Start of Supplied information

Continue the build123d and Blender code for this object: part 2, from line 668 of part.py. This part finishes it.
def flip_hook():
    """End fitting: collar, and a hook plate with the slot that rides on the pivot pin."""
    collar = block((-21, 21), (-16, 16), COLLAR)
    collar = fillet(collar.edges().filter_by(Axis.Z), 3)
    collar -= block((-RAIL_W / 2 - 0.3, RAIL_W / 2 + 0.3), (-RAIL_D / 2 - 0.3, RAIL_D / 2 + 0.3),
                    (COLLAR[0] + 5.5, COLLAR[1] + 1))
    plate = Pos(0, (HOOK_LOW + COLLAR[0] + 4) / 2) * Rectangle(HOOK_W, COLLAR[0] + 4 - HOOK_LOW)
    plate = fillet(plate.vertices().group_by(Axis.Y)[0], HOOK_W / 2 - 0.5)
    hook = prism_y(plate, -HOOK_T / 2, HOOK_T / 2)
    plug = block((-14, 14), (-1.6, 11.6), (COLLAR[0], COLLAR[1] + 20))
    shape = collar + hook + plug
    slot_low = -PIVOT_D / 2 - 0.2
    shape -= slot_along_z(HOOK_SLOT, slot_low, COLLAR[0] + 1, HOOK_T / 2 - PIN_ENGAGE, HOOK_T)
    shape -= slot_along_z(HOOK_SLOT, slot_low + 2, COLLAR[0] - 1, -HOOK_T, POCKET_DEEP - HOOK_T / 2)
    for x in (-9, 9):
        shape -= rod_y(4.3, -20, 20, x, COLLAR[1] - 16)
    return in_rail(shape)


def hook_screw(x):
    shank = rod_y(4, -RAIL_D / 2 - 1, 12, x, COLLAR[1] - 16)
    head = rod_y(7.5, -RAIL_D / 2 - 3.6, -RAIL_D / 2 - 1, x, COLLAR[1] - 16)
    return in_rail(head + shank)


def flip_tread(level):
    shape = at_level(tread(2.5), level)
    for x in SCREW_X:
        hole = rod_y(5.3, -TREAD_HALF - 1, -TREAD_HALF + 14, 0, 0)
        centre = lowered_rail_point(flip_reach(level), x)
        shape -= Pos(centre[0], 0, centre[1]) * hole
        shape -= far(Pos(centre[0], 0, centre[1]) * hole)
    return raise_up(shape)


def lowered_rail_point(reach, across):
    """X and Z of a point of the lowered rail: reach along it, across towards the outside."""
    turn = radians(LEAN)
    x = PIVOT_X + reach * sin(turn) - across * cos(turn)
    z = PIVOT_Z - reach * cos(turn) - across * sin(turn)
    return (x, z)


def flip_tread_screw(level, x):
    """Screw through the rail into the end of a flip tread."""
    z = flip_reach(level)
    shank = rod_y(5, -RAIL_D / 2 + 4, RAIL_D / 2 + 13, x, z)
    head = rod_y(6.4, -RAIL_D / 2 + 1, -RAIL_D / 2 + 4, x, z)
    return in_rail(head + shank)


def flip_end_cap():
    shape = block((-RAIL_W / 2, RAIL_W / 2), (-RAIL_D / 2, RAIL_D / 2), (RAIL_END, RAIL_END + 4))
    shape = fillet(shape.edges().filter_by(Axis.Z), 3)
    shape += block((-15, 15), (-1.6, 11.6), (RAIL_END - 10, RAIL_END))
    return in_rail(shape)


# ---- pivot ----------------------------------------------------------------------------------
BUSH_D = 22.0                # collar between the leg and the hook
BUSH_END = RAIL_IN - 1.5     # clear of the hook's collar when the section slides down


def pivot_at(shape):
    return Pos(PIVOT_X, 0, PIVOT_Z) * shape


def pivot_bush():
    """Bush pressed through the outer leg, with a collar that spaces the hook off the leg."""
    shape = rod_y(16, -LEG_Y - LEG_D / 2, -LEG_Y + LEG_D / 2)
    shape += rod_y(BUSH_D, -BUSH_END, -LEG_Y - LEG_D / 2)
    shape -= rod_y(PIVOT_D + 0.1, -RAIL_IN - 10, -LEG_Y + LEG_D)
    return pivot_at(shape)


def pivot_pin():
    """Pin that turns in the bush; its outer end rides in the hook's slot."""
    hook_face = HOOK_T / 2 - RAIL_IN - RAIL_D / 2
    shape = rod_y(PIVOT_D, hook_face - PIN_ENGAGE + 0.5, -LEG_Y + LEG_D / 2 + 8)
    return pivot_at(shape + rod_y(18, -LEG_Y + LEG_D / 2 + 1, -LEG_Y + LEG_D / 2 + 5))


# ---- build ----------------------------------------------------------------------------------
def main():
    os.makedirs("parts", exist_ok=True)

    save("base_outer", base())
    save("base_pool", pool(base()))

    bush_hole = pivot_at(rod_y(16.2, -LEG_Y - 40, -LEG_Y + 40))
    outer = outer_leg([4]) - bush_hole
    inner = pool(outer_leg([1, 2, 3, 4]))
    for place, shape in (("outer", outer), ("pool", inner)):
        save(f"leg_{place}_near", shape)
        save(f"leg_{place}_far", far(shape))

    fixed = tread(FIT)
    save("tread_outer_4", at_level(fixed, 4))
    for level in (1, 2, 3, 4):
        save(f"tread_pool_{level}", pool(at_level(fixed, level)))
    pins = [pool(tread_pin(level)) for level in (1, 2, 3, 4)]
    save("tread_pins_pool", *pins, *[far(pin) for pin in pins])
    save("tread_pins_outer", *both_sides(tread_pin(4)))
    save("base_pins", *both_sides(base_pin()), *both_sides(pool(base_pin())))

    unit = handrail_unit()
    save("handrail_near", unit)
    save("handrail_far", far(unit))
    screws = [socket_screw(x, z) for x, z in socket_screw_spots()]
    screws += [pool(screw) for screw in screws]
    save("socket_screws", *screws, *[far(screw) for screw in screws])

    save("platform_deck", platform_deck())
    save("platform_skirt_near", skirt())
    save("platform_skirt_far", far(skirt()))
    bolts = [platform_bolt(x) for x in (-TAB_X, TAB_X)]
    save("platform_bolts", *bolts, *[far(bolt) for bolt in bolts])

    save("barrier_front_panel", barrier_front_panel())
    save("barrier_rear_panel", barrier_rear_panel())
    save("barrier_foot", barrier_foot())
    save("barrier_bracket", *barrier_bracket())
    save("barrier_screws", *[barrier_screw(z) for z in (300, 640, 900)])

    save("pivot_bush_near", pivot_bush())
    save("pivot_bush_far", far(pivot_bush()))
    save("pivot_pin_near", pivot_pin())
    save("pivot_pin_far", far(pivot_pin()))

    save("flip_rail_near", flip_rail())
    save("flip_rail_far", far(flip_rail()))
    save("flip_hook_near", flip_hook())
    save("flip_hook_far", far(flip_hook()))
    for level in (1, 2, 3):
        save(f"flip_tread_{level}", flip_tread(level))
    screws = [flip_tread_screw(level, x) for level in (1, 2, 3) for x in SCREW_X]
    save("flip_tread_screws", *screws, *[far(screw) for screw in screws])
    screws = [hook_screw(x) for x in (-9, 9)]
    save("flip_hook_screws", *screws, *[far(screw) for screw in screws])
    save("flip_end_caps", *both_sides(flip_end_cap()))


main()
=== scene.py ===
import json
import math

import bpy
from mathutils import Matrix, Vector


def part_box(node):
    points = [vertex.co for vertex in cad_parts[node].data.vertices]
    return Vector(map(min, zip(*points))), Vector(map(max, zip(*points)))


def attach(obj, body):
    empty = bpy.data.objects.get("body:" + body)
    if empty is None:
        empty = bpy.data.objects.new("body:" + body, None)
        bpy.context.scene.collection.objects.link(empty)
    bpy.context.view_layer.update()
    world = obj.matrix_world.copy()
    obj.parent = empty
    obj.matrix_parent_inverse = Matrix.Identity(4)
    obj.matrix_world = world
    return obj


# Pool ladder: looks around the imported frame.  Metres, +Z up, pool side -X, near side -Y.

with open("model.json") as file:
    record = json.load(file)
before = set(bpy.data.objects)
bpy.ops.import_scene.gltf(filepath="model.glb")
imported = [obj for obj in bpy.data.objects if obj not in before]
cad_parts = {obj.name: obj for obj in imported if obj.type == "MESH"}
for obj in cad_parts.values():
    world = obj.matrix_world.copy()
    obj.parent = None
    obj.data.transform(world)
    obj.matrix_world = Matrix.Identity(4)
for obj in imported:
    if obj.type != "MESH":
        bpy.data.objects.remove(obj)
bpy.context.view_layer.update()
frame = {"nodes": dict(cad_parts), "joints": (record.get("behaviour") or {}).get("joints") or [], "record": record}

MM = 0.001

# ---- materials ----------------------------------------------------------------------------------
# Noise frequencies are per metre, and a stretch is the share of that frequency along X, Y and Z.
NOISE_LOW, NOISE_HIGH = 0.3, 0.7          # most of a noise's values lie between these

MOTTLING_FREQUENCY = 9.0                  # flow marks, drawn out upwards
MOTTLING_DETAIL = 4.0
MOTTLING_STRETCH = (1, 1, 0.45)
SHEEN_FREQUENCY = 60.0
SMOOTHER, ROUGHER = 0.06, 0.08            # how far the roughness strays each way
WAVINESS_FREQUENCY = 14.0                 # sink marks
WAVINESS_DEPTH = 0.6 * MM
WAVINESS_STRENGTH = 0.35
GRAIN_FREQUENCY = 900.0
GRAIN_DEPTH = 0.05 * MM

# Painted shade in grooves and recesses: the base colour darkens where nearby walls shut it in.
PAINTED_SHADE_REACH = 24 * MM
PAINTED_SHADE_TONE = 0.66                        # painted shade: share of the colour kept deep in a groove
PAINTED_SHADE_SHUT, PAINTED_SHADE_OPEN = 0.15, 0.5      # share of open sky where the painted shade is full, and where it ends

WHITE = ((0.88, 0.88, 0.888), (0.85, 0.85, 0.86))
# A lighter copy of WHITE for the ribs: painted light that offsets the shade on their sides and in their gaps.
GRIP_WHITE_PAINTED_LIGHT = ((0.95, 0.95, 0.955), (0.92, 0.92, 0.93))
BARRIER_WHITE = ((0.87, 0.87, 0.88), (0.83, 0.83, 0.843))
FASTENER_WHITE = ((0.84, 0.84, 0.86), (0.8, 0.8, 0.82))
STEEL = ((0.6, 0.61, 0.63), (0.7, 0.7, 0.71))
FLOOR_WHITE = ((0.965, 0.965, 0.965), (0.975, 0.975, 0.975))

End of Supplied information

Take the line containing "screws = [hook_screw(x) for x in (-9, 9)]" and the line containing "obj.matrix_world = world". Write out both and all lines between, exactly, and nothing more.

— Finished exercise —
    screws = [hook_screw(x) for x in (-9, 9)]
    save("flip_hook_screws", *screws, *[far(screw) for screw in screws])
    save("flip_end_caps", *both_sides(flip_end_cap()))


main()
=== scene.py ===
import json
import math

import bpy
from mathutils import Matrix, Vector


def part_box(node):
    points = [vertex.co for vertex in cad_parts[node].data.vertices]
    return Vector(map(min, zip(*points))), Vector(map(max, zip(*points)))


def attach(obj, body):
    empty = bpy.data.objects.get("body:" + body)
    if empty is None:
        empty = bpy.data.objects.new("body:" + body, None)
        bpy.context.scene.collection.objects.link(empty)
    bpy.context.view_layer.update()
    world = obj.matrix_world.copy()
    obj.parent = empty
    obj.matrix_parent_inverse = Matrix.Identity(4)
    obj.matrix_world = world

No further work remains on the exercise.